While the market has taken some years to develop, the country’s Electricity Business Act legislation was revised in 2022 to create a category of power generation business that included large-scale energy storage.

This was followed by the launch of national subsidy schemes to support the uptake of energy storage, both through the Japanese Ministry of Trade, Economy and Industry (METI) and through the Tokyo Metropolitan Government. These cover up to 30% and up to 50% of Capex cost, respectively.

The addition of a capacity market procurement mechanism, the Long-Term Decarbonisation Auction (LTDA), for which energy storage systems are eligible, added some revenue certainty by underwriting long-term contracts to battery storage and pumped hydro energy storage (PHES) facilities.

However, in the second part of the ESN Premium series, we heard that the challenges include the risk of price volatility for ancillary services across the four current markets, the high cost of the battery value chain in Japan, long wait times for grid connection, and competition for suitable land.

We also heard recently from Dr. Mahdi Behrengrad, energy storage lead at developer Pacifico Energy that making money in the Japanese energy storage market can be “a brutal job”.

This was due, Behrengrad said, to a complex regulatory and policy environment that is characterised by rapid and often sudden changes in market rules. However, as with other sources, Behrengrad said the fundamental drivers for energy storage uptake in Japan are strong enough to keep the market attractive.

Daiwa’s Japan push follows domestic and international BESS investments

DEI’s project is being built on land owned by the company and is set to be managed by one of its sister companies, Daiwa Real Estate Asset Management.

The renewable energy and infrastructure investment arm of Daiwa Securities has previously invested in a 50MW/100MWh project in Hokkaido in 2023 together with sustainable investor Fuyo General Lease and commodities trader ASTMAX, which went online at the beginning of this year.

It has also invested in a much smaller 580kWh energy storage system installed to reduce the curtailment of a solar PV plant in Kagoshima, a region on Japan’s biggest island to the south, Kyushu. The northern island of Hokkaido and the southern island of Kyushu are renewable energy hotspots, particularly since the 2013 introduction of feed-in tariffs (FiTs) for solar PV.

DEI did not reveal the financial terms of its investment in the 160MWh Chitose BESS project, or the project’s technology providers.

However, the company entered a partnership last year with Chinese battery OEM and BESS integrator Gotion High-Tech, targeting the deployment of 1GWh of Gotion BESS equipment at projects in Japan over two years.

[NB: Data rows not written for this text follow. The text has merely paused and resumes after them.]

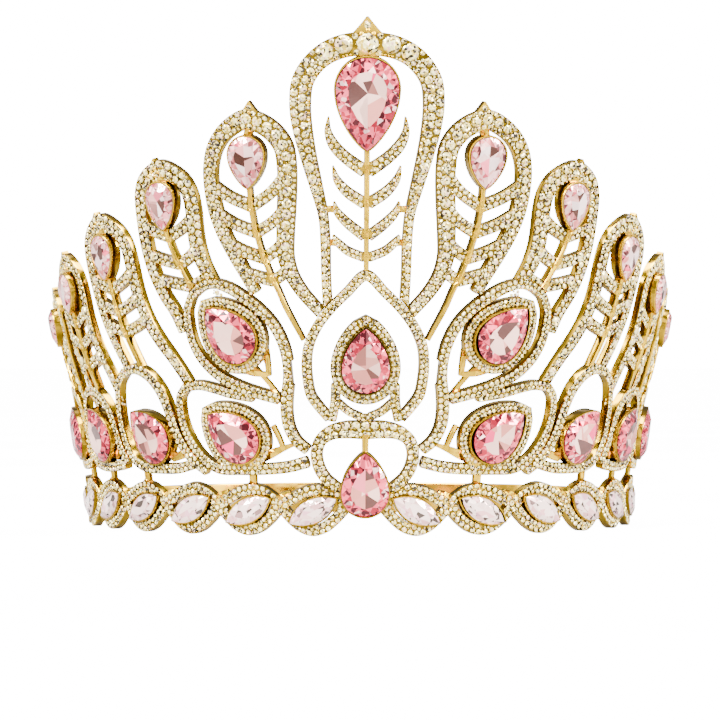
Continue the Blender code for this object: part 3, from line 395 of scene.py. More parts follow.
def inside(points, loop):
    # Whether each point lies in an outline, by winding number
    result = np.zeros(len(points), bool)
    near = np.nonzero(((points >= loop.min(axis=0)) & (points <= loop.max(axis=0))).all(axis=1))[0]
    if not len(near):
        return result
    b = np.roll(loop, -1, axis=0)
    for part in np.array_split(near, len(near) * len(loop) // 4000000 + 1):
        x = points[part, 0][:, None]
        y = points[part, 1][:, None]
        side = (b[:, 0] - loop[:, 0]) * (y - loop[:, 1]) - (x - loop[:, 0]) * (b[:, 1] - loop[:, 1])
        up = (loop[:, 1] <= y) & (b[:, 1] > y) & (side > 0)
        down = (loop[:, 1] > y) & (b[:, 1] <= y) & (side < 0)
        result[part] = up.sum(axis=1) != down.sum(axis=1)
    return result


def stepsOf(spec):
    # Insets of one shape with the height there and how it is laid over what is under it
    level = spec["level"]
    drop = metal["edgeDrop"]
    edge = metal["edgeWidth"]
    kind = spec["kind"]
    if kind == "gold":
        ridge = metal["ridge"] * min(spec["width"], metal["ridgeWidest"])
        return [(0, level - 1.5 * drop, "raise"), (0.08, level - drop, "raise"), (ridge, level, "raise")]
    if kind == "bezel":
        return [(-0.06, None, "mark"), (0, level - 0.25, "raise"), (0.12, level, "raise"), (0.26, level, "mark")]
    if kind == "floor":
        return [(0, None, "mark"), (0.1, level, "lower")]
    steps = [(0, level - drop, "raise"), (edge, level, "raise"), (metal["rim"], level, "raise")]
    if kind != "point" and spec["width"] > metal["channelFrom"]:
        steps.append((metal["channelIn"], level - metal["channelDepth"], "lower"))
    return steps


def layersOf(specs):
    # Rims first, then channels, then plain gold, then collars and their floors
    order = dict(pave=0, halo=0, point=0, gold=2, bezel=3, floor=4)
    rows = []
    for spec in specs:
        for inset, height, how in stepsOf(spec):
            rank = 1 if how == "lower" and spec["kind"] in ("pave", "halo", "point") else order[spec["kind"]]
            rows.append((rank, spec, inset, height, how))
    rows.sort(key=lambda r: r[0])
    layers = []
    for rank, spec, inset, height, how in rows:
        loop = outlineOf(spec, inset)
        if loop is not None:
            check = outlineOf(spec, inset - metal["check"]) if height is not None else None
            # Painted shade for this layer: darker channel and cup floors, collars as each cup asks, the outer rounded
            # edge a little
            dark = paintedShade["channel"] if rank == 1 else paintedShade["cup"] if rank == 4 else spec.get("dark", 0.0)
            if inset == 0 and rank in (0, 2):
                dark = paintedShade["rim"]
            layers.append(dict(loop=loop, check=check, height=height, how=how, outer=inset == 0, kind=spec["kind"],
                               top=spec["level"], dark=dark, fillBelow=spec.get("fillBelow", everywhere)))
    return layers


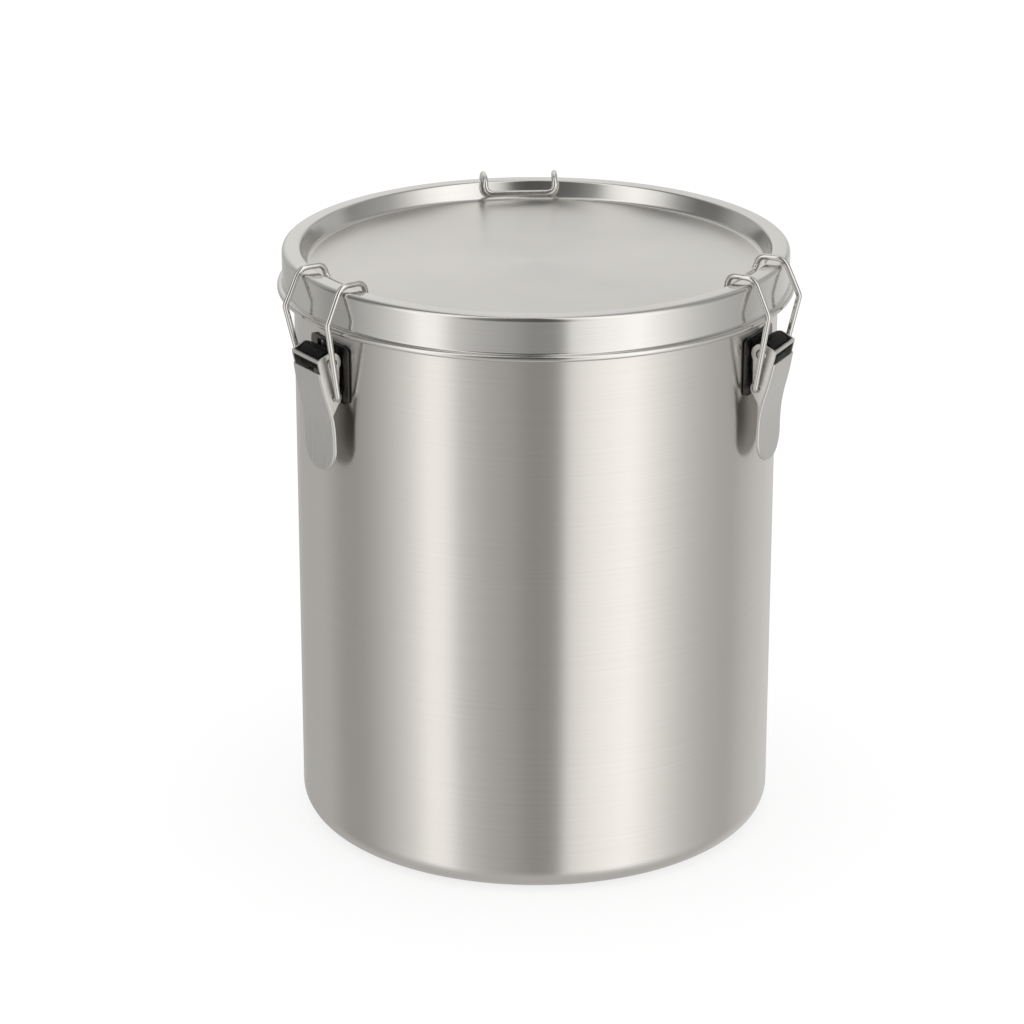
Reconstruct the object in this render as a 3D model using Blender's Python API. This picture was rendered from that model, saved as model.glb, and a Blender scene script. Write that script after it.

Overseas, DEI has made a recent investment in two projects owned by independent power producer (IPP) Enfinity Global: one is a 250MW/500MWh project in the ERCOT market in Texas, US, and the other is a 130MW/520MWh project in northern Italy.

In a deal announced in early June, Daiwa Energy & Infrastructure acquired a 49% stake in both projects. Another Texas BESS project DEI invested in and is co-developing with Stella Energy Solutions, Thomas Cameron BESS, is a 200MW/480MWh ERCOT project set to go into commercial operation next year.